» Requirement
Write out the complete material exactly as it stands.

● ● ● ●

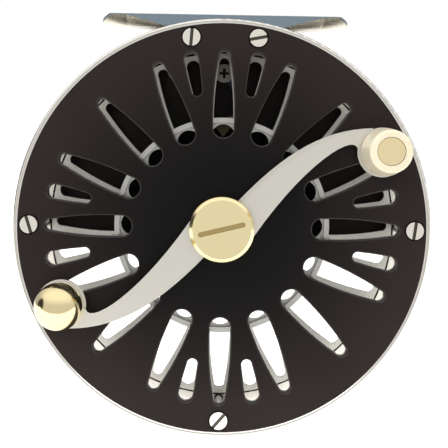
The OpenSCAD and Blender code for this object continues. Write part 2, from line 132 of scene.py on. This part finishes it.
def anodisedAluminium():
    # Aluminium plate, bead-blasted and hard anodised: near black, a soft sheen, a faint even grain, and a
    # painted reflection lightening it unevenly towards the rim.
    material, tree, shader = newMaterial("blackAnodisedAluminium")
    place = addNode(tree, "ShaderNodeTexCoord").outputs["Object"]
    grainScale = 1 / (anodised["grainMm"] * mm)
    grain = addNode(tree, "ShaderNodeTexNoise", values={"Scale": grainScale, "Detail": 2.0},
                    links={"Vector": place})
    patchNoise = addNode(tree, "ShaderNodeTexNoise", values={"Scale": anodised["patchesPerMm"] / mm, "Detail": 4.0},
                   links={"Vector": place})
    outward = addNode(tree, "ShaderNodeMapRange", {"interpolation_type": "SMOOTHSTEP"},
                      {"From Min": anodised["sheenFrom"] * mm, "From Max": anodised["sheenTo"] * mm},
                      {"Value": axisDistance(tree)})  # painted reflection, lighter and browner most near the rim
    patchLow, patchHigh = anodised["sheenPatches"]
    patches = addNode(tree, "ShaderNodeMapRange", values={"To Min": patchLow, "To Max": patchHigh},
                      links={"Value": patchNoise.outputs["Fac"]})
    rimSheen = addNode(tree, "ShaderNodeMath", {"operation": "MULTIPLY"},
                   links={0: outward.outputs[0], 1: patches.outputs[0]})
    tint = addNode(tree, "ShaderNodeMix", {"data_type": "RGBA"},
                   {6: srgb(anodised["colour"]), 7: srgb(anodised["rimSheen"])}, {0: rimSheen.outputs[0]})
    edge = bareEdge(tree)
    addNode(tree, "ShaderNodeMix", {"data_type": "RGBA"}, {7: srgb(anodised["bare"])},
            {0: edge, 6: tint.outputs[2]}, to=shader.inputs["Base Color"], out=2)
    tree.links.new(edge, shader.inputs["Metallic"])
    smooth, rough = anodised["roughness"]
    addNode(tree, "ShaderNodeMapRange", values={"To Min": smooth, "To Max": rough},
            links={"Value": patchNoise.outputs["Fac"]}, to=shader.inputs["Roughness"])
    addNode(tree, "ShaderNodeBump", values={"Strength": 1.0, "Distance": anodised["depthMm"] * mm},
            links={"Height": grain.outputs["Fac"]}, to=shader.inputs["Normal"])
    setShader(shader, {"IOR": 1.5, "Specular IOR Level": anodised["gloss"]})
    return material


# Real tool marks lie about 0.1 mm apart and polishing hairlines closer still. Both are drawn coarser, at
# 0.8 to 3 to a millimetre, so that they show.
def turnedMetal(name, finish):
    # Metal faced on a lathe: concentric marks that catch the light in arcs, under a polish.
    material, tree, shader = newMaterial(name)
    along = addNode(tree, "ShaderNodeCombineXYZ", links={"X": axisDistance(tree)})
    marks = addNode(tree, "ShaderNodeTexNoise", values={"Scale": finish["marksPerMm"] / mm, "Detail": 2.0},
                    links={"Vector": along.outputs[0]})
    smooth, rough = finish["roughness"]
    addNode(tree, "ShaderNodeMapRange", values={"To Min": smooth, "To Max": rough},
            links={"Value": marks.outputs["Fac"]}, to=shader.inputs["Roughness"])
    addNode(tree, "ShaderNodeBump", values={"Strength": 1.0, "Distance": finish["depthMm"] * mm},
            links={"Height": marks.outputs["Fac"]}, to=shader.inputs["Normal"])
    setShader(shader, {"Base Color": srgb(finish["colour"]), "Metallic": 1.0})
    return material


polish = {  # what a polished metal has unless its own finish says otherwise
    "stretch": (1.0, 1.0, 1.0), "depthMm": 0.0008, "smearPerMm": 0.22,  # hairlines, then smears from handling
    "recess": None, "recessShade": "#2a2620",  # recess is (face, depth, inward) along Y, in mm; the colour after it is painted shade at the bottom of the recess
}


def polishedMetal(name, finish):
    # Metal polished on a buff: sharp reflections, broken a little by fine hairlines from handling.
    finish = {**polish, **finish}
    material, tree, shader = newMaterial(name)
    place = addNode(tree, "ShaderNodeTexCoord").outputs["Object"]
    setShader(shader, {"Base Color": srgb(finish["colour"]), "Metallic": 1.0})
    if finish["recess"]:  # painted shade darkens the bottom of a slot
        addNode(tree, "ShaderNodeMix", {"data_type": "RGBA"},
                {6: srgb(finish["colour"]), 7: srgb(finish["recessShade"])},
                {0: darkRecess(tree, *finish["recess"])}, to=shader.inputs["Base Color"], out=2)
    smear = addNode(tree, "ShaderNodeTexNoise", values={"Scale": finish["smearPerMm"] / mm, "Detail": 3.0},
                    links={"Vector": place})
    smooth, rough = finish["roughness"]
    addNode(tree, "ShaderNodeMapRange", values={"To Min": smooth, "To Max": rough},
            links={"Value": smear.outputs["Fac"]}, to=shader.inputs["Roughness"])
    hairs = fineScratches(tree, place, finish["stretch"], finish["hairsPerMm"])
    addNode(tree, "ShaderNodeBump", values={"Strength": 1.0, "Distance": finish["depthMm"] * mm},
            links={"Height": hairs}, to=shader.inputs["Normal"])
    return material


footFinish = {
    # both colours are painted reflections: bluish in front, warm beige floor underneath
    "colour": "#8897a3", "underside": "#c9c3b4", "roughness": (0.20, 0.34),
    "hairsPerMm": 3.0, "stretch": (0.08, 1.0, 1.0), "depthMm": 0.005,  # long scratches along the foot
    "underFrom": -0.15, "underTo": -0.6,  # how far down it faces where the painted warm reflection starts and is full
}


def footMetal():
    # Steel ground lengthways and polished, with long scratches; a painted reflection makes it bluish in front
    # and warm beige underneath.
    material = polishedMetal("polishedSteel", footFinish)
    tree, shader = material.node_tree, material.node_tree.nodes["Principled BSDF"]
    under = addNode(tree, "ShaderNodeMapRange", {"interpolation_type": "SMOOTHSTEP"},
                    {"From Min": footFinish["underFrom"], "From Max": footFinish["underTo"]},
                    {"Value": facing(tree, "Z")})
    addNode(tree, "ShaderNodeMix", {"data_type": "RGBA"},
            {6: srgb(footFinish["colour"]), 7: srgb(footFinish["underside"])},
            {0: under.outputs[0]}, to=shader.inputs["Base Color"], out=2)
    return material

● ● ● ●

» Expected answer
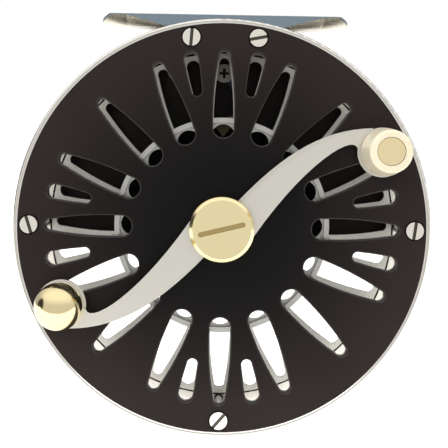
The OpenSCAD and Blender code for this object continues. Write part 2, from line 132 of scene.py on. This part finishes it.
def anodisedAluminium():
    # Aluminium plate, bead-blasted and hard anodised: near black, a soft sheen, a faint even grain, and a
    # painted reflection lightening it unevenly towards the rim.
    material, tree, shader = newMaterial("blackAnodisedAluminium")
    place = addNode(tree, "ShaderNodeTexCoord").outputs["Object"]
    grainScale = 1 / (anodised["grainMm"] * mm)
    grain = addNode(tree, "ShaderNodeTexNoise", values={"Scale": grainScale, "Detail": 2.0},
                    links={"Vector": place})
    patchNoise = addNode(tree, "ShaderNodeTexNoise", values={"Scale": anodised["patchesPerMm"] / mm, "Detail": 4.0},
                   links={"Vector": place})
    outward = addNode(tree, "ShaderNodeMapRange", {"interpolation_type": "SMOOTHSTEP"},
                      {"From Min": anodised["sheenFrom"] * mm, "From Max": anodised["sheenTo"] * mm},
                      {"Value": axisDistance(tree)})  # painted reflection, lighter and browner most near the rim
    patchLow, patchHigh = anodised["sheenPatches"]
    patches = addNode(tree, "ShaderNodeMapRange", values={"To Min": patchLow, "To Max": patchHigh},
                      links={"Value": patchNoise.outputs["Fac"]})
    rimSheen = addNode(tree, "ShaderNodeMath", {"operation": "MULTIPLY"},
                   links={0: outward.outputs[0], 1: patches.outputs[0]})
    tint = addNode(tree, "ShaderNodeMix", {"data_type": "RGBA"},
                   {6: srgb(anodised["colour"]), 7: srgb(anodised["rimSheen"])}, {0: rimSheen.outputs[0]})
    edge = bareEdge(tree)
    addNode(tree, "ShaderNodeMix", {"data_type": "RGBA"}, {7: srgb(anodised["bare"])},
            {0: edge, 6: tint.outputs[2]}, to=shader.inputs["Base Color"], out=2)
    tree.links.new(edge, shader.inputs["Metallic"])
    smooth, rough = anodised["roughness"]
    addNode(tree, "ShaderNodeMapRange", values={"To Min": smooth, "To Max": rough},
            links={"Value": patchNoise.outputs["Fac"]}, to=shader.inputs["Roughness"])
    addNode(tree, "ShaderNodeBump", values={"Strength": 1.0, "Distance": anodised["depthMm"] * mm},
            links={"Height": grain.outputs["Fac"]}, to=shader.inputs["Normal"])
    setShader(shader, {"IOR": 1.5, "Specular IOR Level": anodised["gloss"]})
    return material


# Real tool marks lie about 0.1 mm apart and polishing hairlines closer still. Both are drawn coarser, at
# 0.8 to 3 to a millimetre, so that they show.
def turnedMetal(name, finish):
    # Metal faced on a lathe: concentric marks that catch the light in arcs, under a polish.
    material, tree, shader = newMaterial(name)
    along = addNode(tree, "ShaderNodeCombineXYZ", links={"X": axisDistance(tree)})
    marks = addNode(tree, "ShaderNodeTexNoise", values={"Scale": finish["marksPerMm"] / mm, "Detail": 2.0},
                    links={"Vector": along.outputs[0]})
    smooth, rough = finish["roughness"]
    addNode(tree, "ShaderNodeMapRange", values={"To Min": smooth, "To Max": rough},
            links={"Value": marks.outputs["Fac"]}, to=shader.inputs["Roughness"])
    addNode(tree, "ShaderNodeBump", values={"Strength": 1.0, "Distance": finish["depthMm"] * mm},
            links={"Height": marks.outputs["Fac"]}, to=shader.inputs["Normal"])
    setShader(shader, {"Base Color": srgb(finish["colour"]), "Metallic": 1.0})
    return material


polish = {  # what a polished metal has unless its own finish says otherwise
    "stretch": (1.0, 1.0, 1.0), "depthMm": 0.0008, "smearPerMm": 0.22,  # hairlines, then smears from handling
    "recess": None, "recessShade": "#2a2620",  # recess is (face, depth, inward) along Y, in mm; the colour after it is painted shade at the bottom of the recess
}


def polishedMetal(name, finish):
    # Metal polished on a buff: sharp reflections, broken a little by fine hairlines from handling.
    finish = {**polish, **finish}
    material, tree, shader = newMaterial(name)
    place = addNode(tree, "ShaderNodeTexCoord").outputs["Object"]
    setShader(shader, {"Base Color": srgb(finish["colour"]), "Metallic": 1.0})
    if finish["recess"]:  # painted shade darkens the bottom of a slot
        addNode(tree, "ShaderNodeMix", {"data_type": "RGBA"},
                {6: srgb(finish["colour"]), 7: srgb(finish["recessShade"])},
                {0: darkRecess(tree, *finish["recess"])}, to=shader.inputs["Base Color"], out=2)
    smear = addNode(tree, "ShaderNodeTexNoise", values={"Scale": finish["smearPerMm"] / mm, "Detail": 3.0},
                    links={"Vector": place})
    smooth, rough = finish["roughness"]
    addNode(tree, "ShaderNodeMapRange", values={"To Min": smooth, "To Max": rough},
            links={"Value": smear.outputs["Fac"]}, to=shader.inputs["Roughness"])
    hairs = fineScratches(tree, place, finish["stretch"], finish["hairsPerMm"])
    addNode(tree, "ShaderNodeBump", values={"Strength": 1.0, "Distance": finish["depthMm"] * mm},
            links={"Height": hairs}, to=shader.inputs["Normal"])
    return material


footFinish = {
    # both colours are painted reflections: bluish in front, warm beige floor underneath
    "colour": "#8897a3", "underside": "#c9c3b4", "roughness": (0.20, 0.34),
    "hairsPerMm": 3.0, "stretch": (0.08, 1.0, 1.0), "depthMm": 0.005,  # long scratches along the foot
    "underFrom": -0.15, "underTo": -0.6,  # how far down it faces where the painted warm reflection starts and is full
}


def footMetal():
    # Steel ground lengthways and polished, with long scratches; a painted reflection makes it bluish in front
    # and warm beige underneath.
    material = polishedMetal("polishedSteel", footFinish)
    tree, shader = material.node_tree, material.node_tree.nodes["Principled BSDF"]
    under = addNode(tree, "ShaderNodeMapRange", {"interpolation_type": "SMOOTHSTEP"},
                    {"From Min": footFinish["underFrom"], "From Max": footFinish["underTo"]},
                    {"Value": facing(tree, "Z")})
    addNode(tree, "ShaderNodeMix", {"data_type": "RGBA"},
            {6: srgb(footFinish["colour"]), 7: srgb(footFinish["underside"])},
            {0: under.outputs[0]}, to=shader.inputs["Base Color"], out=2)
    return material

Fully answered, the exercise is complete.